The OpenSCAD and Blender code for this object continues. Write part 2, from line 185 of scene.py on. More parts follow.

▬▬▬▬▬▬

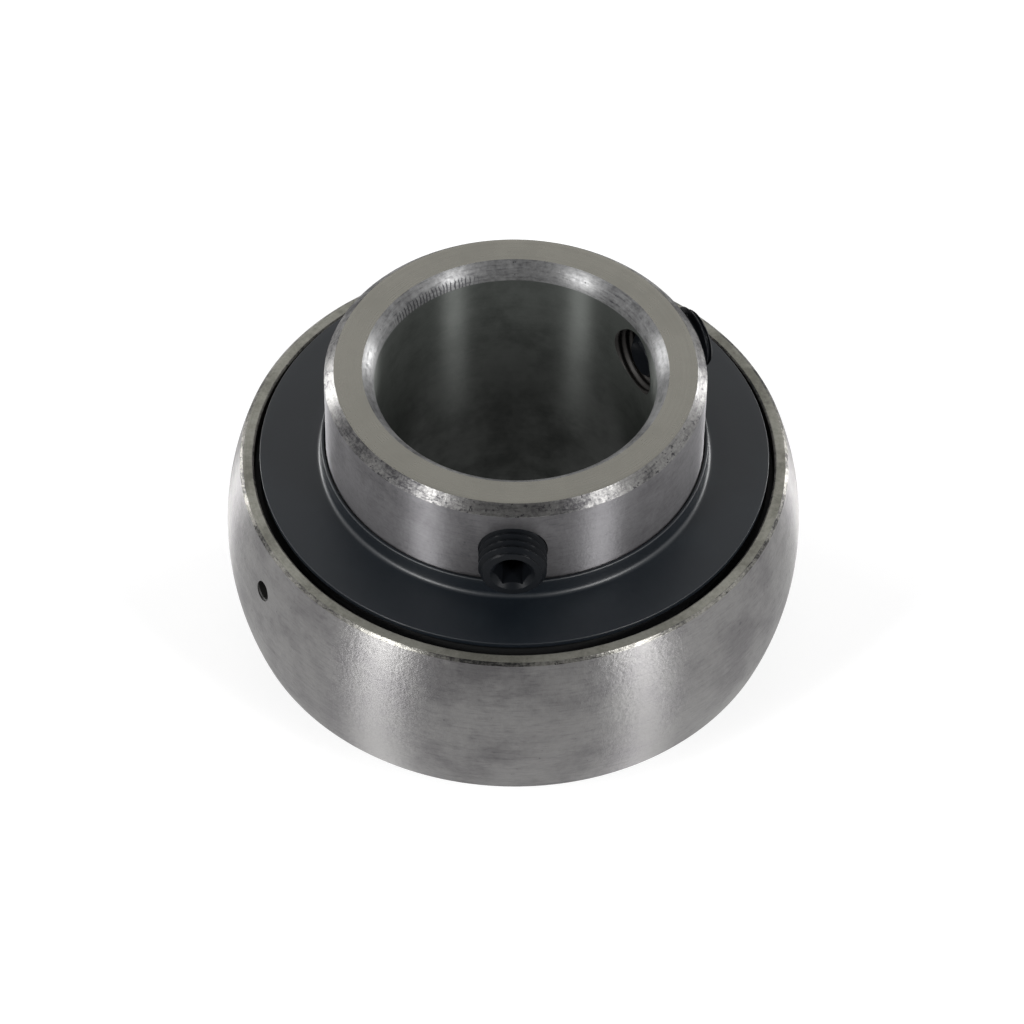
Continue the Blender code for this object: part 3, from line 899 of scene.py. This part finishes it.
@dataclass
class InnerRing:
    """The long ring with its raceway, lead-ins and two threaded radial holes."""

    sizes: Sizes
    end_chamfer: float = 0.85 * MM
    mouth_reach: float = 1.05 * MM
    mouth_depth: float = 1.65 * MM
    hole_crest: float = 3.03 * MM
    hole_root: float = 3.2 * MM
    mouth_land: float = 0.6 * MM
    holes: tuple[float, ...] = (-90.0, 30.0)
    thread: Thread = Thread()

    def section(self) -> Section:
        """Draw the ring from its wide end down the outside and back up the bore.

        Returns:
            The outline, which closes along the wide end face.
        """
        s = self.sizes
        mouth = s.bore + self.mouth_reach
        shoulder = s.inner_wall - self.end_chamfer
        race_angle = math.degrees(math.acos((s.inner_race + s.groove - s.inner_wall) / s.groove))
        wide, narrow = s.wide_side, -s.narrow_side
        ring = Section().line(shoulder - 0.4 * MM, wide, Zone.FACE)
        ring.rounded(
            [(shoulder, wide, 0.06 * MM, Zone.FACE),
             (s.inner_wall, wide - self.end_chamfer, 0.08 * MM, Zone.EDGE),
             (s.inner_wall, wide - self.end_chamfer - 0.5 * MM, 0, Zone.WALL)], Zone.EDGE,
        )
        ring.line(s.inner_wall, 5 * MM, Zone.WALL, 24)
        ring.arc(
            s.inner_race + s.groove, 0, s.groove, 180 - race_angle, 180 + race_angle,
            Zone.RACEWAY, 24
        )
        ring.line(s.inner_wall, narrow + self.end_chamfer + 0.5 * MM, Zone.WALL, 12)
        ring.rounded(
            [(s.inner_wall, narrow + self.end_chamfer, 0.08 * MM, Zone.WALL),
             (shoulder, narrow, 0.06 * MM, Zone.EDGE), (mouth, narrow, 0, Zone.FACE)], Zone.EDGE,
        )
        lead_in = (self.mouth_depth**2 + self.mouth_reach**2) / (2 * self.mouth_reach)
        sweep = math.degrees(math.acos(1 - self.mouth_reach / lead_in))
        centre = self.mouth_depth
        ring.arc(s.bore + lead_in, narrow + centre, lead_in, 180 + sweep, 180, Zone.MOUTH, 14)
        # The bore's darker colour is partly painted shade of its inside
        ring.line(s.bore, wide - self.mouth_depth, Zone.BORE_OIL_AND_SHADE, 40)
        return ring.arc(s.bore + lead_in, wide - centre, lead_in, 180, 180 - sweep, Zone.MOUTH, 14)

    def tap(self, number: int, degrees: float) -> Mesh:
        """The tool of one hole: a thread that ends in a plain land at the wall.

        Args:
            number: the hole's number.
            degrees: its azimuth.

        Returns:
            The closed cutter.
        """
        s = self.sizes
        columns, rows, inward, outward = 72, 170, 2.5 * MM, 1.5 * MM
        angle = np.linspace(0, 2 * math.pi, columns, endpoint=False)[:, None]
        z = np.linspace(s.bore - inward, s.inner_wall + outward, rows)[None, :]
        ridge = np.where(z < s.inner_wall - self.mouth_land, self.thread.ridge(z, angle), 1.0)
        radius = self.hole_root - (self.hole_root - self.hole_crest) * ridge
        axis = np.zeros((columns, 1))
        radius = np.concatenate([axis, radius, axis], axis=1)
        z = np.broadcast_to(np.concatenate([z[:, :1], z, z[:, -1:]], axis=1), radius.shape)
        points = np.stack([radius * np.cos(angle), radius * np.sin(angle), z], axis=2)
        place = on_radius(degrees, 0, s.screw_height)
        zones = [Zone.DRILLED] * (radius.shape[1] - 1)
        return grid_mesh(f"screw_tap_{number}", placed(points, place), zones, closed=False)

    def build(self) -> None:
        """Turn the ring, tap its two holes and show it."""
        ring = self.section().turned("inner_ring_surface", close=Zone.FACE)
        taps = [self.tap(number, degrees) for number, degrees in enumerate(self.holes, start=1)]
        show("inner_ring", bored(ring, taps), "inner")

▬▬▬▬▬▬

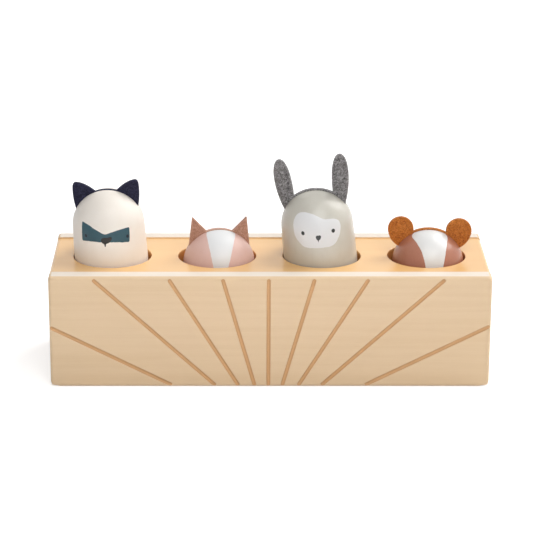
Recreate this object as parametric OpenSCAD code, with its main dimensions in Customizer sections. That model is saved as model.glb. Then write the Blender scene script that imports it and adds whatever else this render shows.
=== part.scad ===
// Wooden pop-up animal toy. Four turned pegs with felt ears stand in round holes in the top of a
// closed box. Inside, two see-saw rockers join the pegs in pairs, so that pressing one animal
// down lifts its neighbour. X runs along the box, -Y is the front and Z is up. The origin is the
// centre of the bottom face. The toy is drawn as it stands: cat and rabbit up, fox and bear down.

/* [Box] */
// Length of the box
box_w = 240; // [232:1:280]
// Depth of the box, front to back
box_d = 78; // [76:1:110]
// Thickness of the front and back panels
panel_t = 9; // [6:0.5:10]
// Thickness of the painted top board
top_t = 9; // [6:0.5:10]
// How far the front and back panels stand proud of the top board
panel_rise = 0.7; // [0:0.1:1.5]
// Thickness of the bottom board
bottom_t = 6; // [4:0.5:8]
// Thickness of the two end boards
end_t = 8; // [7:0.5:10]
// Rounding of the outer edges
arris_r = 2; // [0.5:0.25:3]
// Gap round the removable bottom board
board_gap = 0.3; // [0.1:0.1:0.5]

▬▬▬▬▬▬

- [Required work]
From the line with "Continue the Blender" through the line with "long ring with", set down every line exactly and nothing besides.

- [Answer to the task]
Continue the Blender code for this object: part 3, from line 899 of scene.py. This part finishes it.
@dataclass
class InnerRing:
    """The long ring with its raceway, lead-ins and two threaded radial holes."""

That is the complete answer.